Adding new features is safe; renaming or removing one is a breaking change.

## 4. What Did Not Matter as Much as Expected

- **Hyperparameter tuning**. Default LightGBM params got within ~1% of any
  tuned configuration we tried. The suffix-aware feature change was ~10x
  more impactful than any HP move.
- **Number of CV folds**. `n_splits=5` and `n_splits=10` gave
  indistinguishable holdout numbers.
- **`use_log` for tflops target on grouped-conv**. Marginal (~0.5%)
  improvement, in contrast to the dramatic effect on GEMM (see
  `LEARNINGS.md` §1). Grouped-conv TFLOPS span a narrower range, so scale
  normalization helps less. Left on by default for stability of the
  warm-start path.

## 5. What Did Matter

- **De-aliasing kernel names** via the suffix-aware feature/parser change
  (§1) — by far the largest single improvement.
- **Group-aware CV** (`GroupKFold` keyed on the dim tuple). Without it,
  the same physical problem with different kernels ends up in both train
  and val, and the CV metric is wildly optimistic.
- **Including dilation columns** for 3D shapes (§2).
- **Joining ML and oracle results by dimension tuple, not `problem_idx`**.
  Index columns in benchmark CSVs are an artifact of generation order and
  cannot be trusted across files; always re-key on the dim tuple.
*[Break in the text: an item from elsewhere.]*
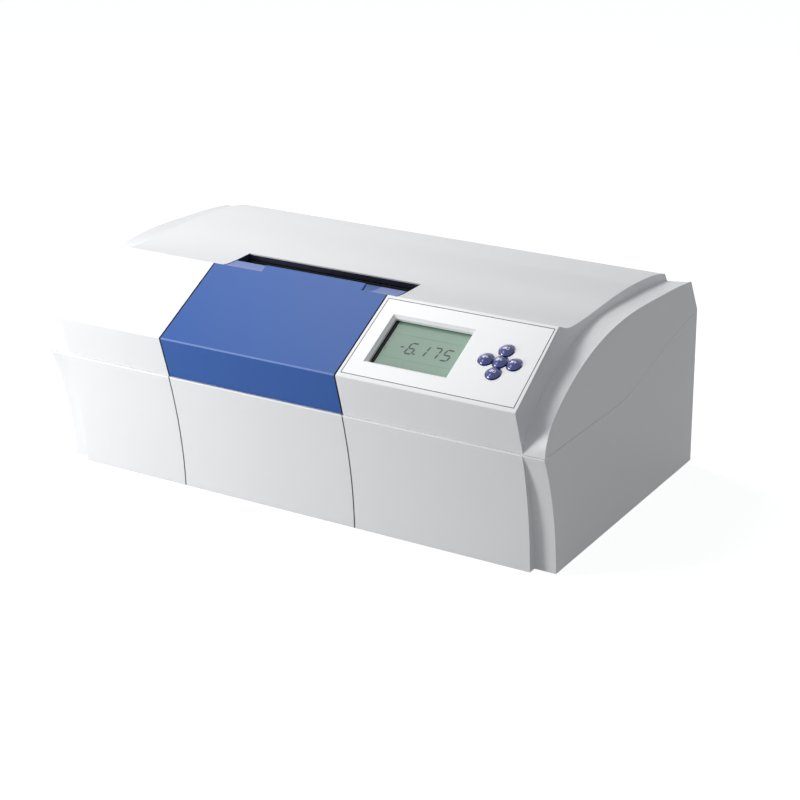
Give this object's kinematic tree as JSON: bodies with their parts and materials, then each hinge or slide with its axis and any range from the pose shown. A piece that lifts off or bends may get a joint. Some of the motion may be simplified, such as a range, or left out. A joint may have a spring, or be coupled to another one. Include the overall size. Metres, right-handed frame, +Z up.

## 6. Backward Variants Not Yet Upgraded

`grouped_conv_bwd_data_bf16_gfx950` and `grouped_conv_bwd_weight_bf16_gfx950`
are still 83-feature, pre-suffix models. They load via the version-aware
Predictor but inherit the same aliasing problem the forward model used to
have. To upgrade:

1. Re-benchmark (the existing CSVs do not encode wave_mode / dsb / si in
   the kernel names — verify before you start).
2. Re-run `convert_csv_to_parquet.py` (suffix-aware regex) to get parquets
   with `wave_mode`, `has_dsb`, `has_si` columns.
3. Train with `--op grouped_conv --targets tflops --n_splits 5`.
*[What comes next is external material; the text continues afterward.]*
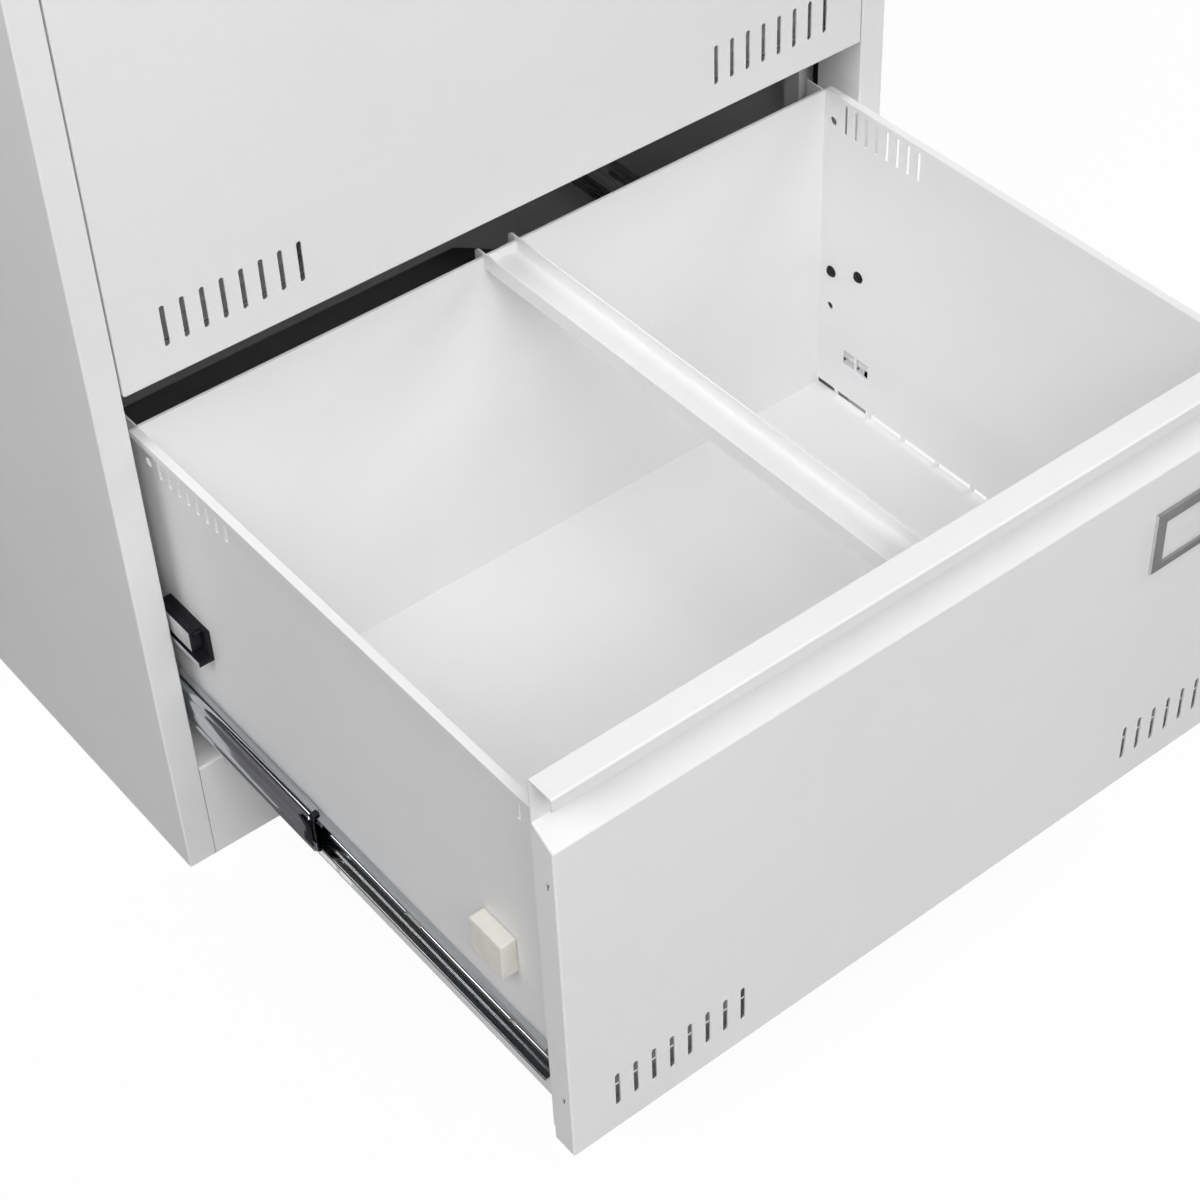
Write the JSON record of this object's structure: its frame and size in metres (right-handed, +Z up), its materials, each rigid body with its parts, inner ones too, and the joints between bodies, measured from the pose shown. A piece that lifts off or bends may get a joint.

Expect the same magnitude of top-1 accuracy jump that the forward model saw.

## Summary of Defaults

Based on these findings, the current defaults for grouped-conv are:

- **Feature engine**: `GroupedConvFeatureEngine` emits 97 features (38
  problem + extended kernel block with suffix flags + 18 interaction + 12
  hardware).
- **Pipeline variant set**: `dispatcher/codegen/grouped_config_rules.PIPELINE_VARIANTS`
  is the single source of truth for the 30 valid
  `(pipeline, wave_mode, dsb, si)` combinations used by both codegen and
  the candidate-pool generator.
- **Predictor loading**: version-aware feature filtering in
  `predict.py::Predictor` allows old (83/91-feature) models to coexist with
  the new (97-feature) suffix model under the same engine.
- **CV**: 5-fold GroupKFold with the group key including all spatial dims
  and dilation.
- **Target transform**: log1p on tflops (consistent with GEMM defaults
  even though the marginal gain on grouped-conv is small).